I understand that length normalization is not necessary for voom because the same gene is compared between groups, rather than comparing different genes of different lengths. I found a nice summary here: https://stat.ethz.ch/pipermail/bioconductor/2012-June/045919.html
However, I’m in a different situation where one condition of my RNA samples (treatment B) were more degraded than treatment A, so I had to fragment the treatment A RNA for it to be of appropriate size for sequencing, unlike treatment B. Other than this, the library preparation protocols were the same (e.g. same strandedness, rRNA depletion, etc). Final PCR cycles did vary slightly based on amount of input material in a given library but reads were deduplicated prior to quantification.

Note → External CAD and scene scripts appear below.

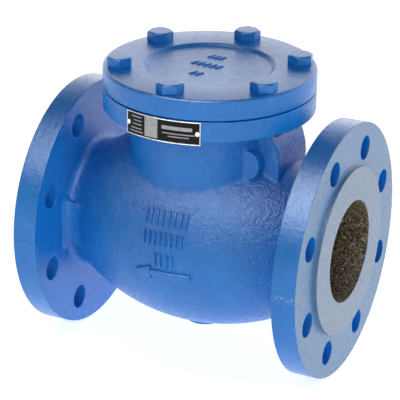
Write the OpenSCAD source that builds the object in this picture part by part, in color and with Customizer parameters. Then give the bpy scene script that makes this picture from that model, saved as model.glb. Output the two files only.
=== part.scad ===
// Flanged swing check valve in cast iron, with a round bolted cover.
// Origin: centre of the inlet raised face. +X leaves the inlet, +Z goes up through the cover. Millimetres.

/* [Pipe ends] */
// Distance between the two raised faces
face_to_face = 241; // [180:1:310]
// Nominal bore of the pipe
bore_d = 80; // [50:1:100]
// Outside diameter of a pipe flange
flange_d = 200; // [150:1:240]
// Thickness of a pipe flange with its raised face
flange_t = 22; // [14:1:30]
// Diameter of the raised sealing face
raised_d = 132; // [100:1:160]
// Height of the raised sealing face
raised_h = 3; // [2:0.5:4]
// Pitch circle of the pipe bolts
pipe_bolt_circle = 160; // [120:1:200]
// Diameter of a pipe bolt hole
pipe_hole_d = 19; // [14:1:24]
// Number of pipe bolt holes
pipe_holes = 8; // [4:4:12]

/* [Body] */
// Outside radius of the barrel at its middle
barrel_r = 78.5; // [70:0.5:90]
// Radius of the barrel's long arc
barrel_arc = 160; // [140:1:200]
// Outside radius of the hub behind a flange
hub_r = 49.5; // [44:0.5:58]
// Fillet between hub and flange
hub_fillet = 7; // [3:0.5:12]
// Casting wall
wall = 9; // [7:0.5:12]
// Outside diameter of the upright neck
neck_d = 122; // [110:1:140]
// Inside diameter of the upright neck
neck_bore_d = 104; // [96:1:110]
// Height of the neck flange's top face above the pipe axis
neck_top = 115; // [105:1:130]
// Thickness of the neck flange
neck_flange_t = 15.6; // [10:0.2:22]
// Fillet under the neck flange
neck_fillet = 4; // [2:0.5:8]

/* [Hinge housing] */
// Hinge pin ahead of the neck axis
pin_x = 47.3; // [40:0.1:52]
// Hinge pin above the pipe axis
pin_z = 71.2; // [66:0.1:78]
// Radius of the round hinge boss
boss_r = 12.3; // [11:0.1:16]
// Half width over the two boss ends
boss_half = 38.5; // [34:0.5:44]
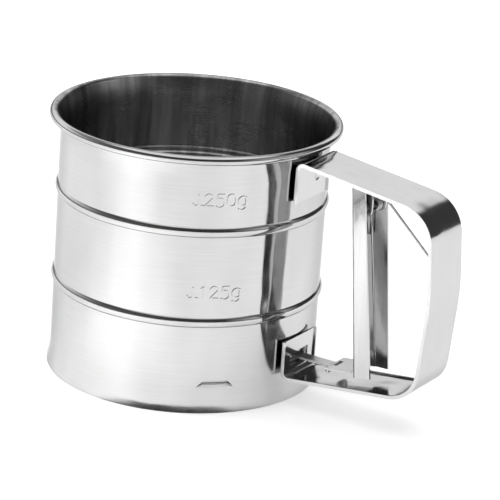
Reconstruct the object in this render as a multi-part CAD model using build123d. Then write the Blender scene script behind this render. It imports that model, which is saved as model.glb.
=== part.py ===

There is a rational basis for the differential expression results I got without controlling for the difference in gene length; the GO on the DEGs are congruent with biological expectation. But I wanted to run to see if gene length impacted things at all. I’m wondering if this is a necessary or if I can leave things as-is. Even if I plot log-CPM expression for the genes I’m interested in (genes are not from DEG, but from the biology of my system), there’s higher expression in the degraded treatment B relative to fragmented treatment A, which is consistent with my hypothesis for the experiment. Also I wanted to avoid normalizing the degraded data on the basis of gene length since it will inflate the counts for shorter genes.
I’m confused on if this is something I can do because there isn’t a discussion on this (e.g. feed in raw counts only vs. normalization) in the voom guide but there is in the voom manuscript that logged RPKM can be used to replace logged CPM. I have variance in the library sizes in my samples (max lib size / min lib size ~= 10) so I need to use voomWithQualityWeights, but my understanding was that this fn takes in raw counts. I could do limma with RPKM, but my limited understanding was that this is inappropriate on the basis of variance in library size (page 71 of the latest online manual).
Thoughts on if/how I can compare for gene length here? Thanks!
It's a little unclear from your description, but do you only have one sample for treatment B, and it was that one sample that was degraded? Or was it just one treatment B out of n treatment Bs that was degraded?
it's a paired design; 5 samples of treatment A (that required fragmentation) and 5 samples of treatment B (no fragmentation).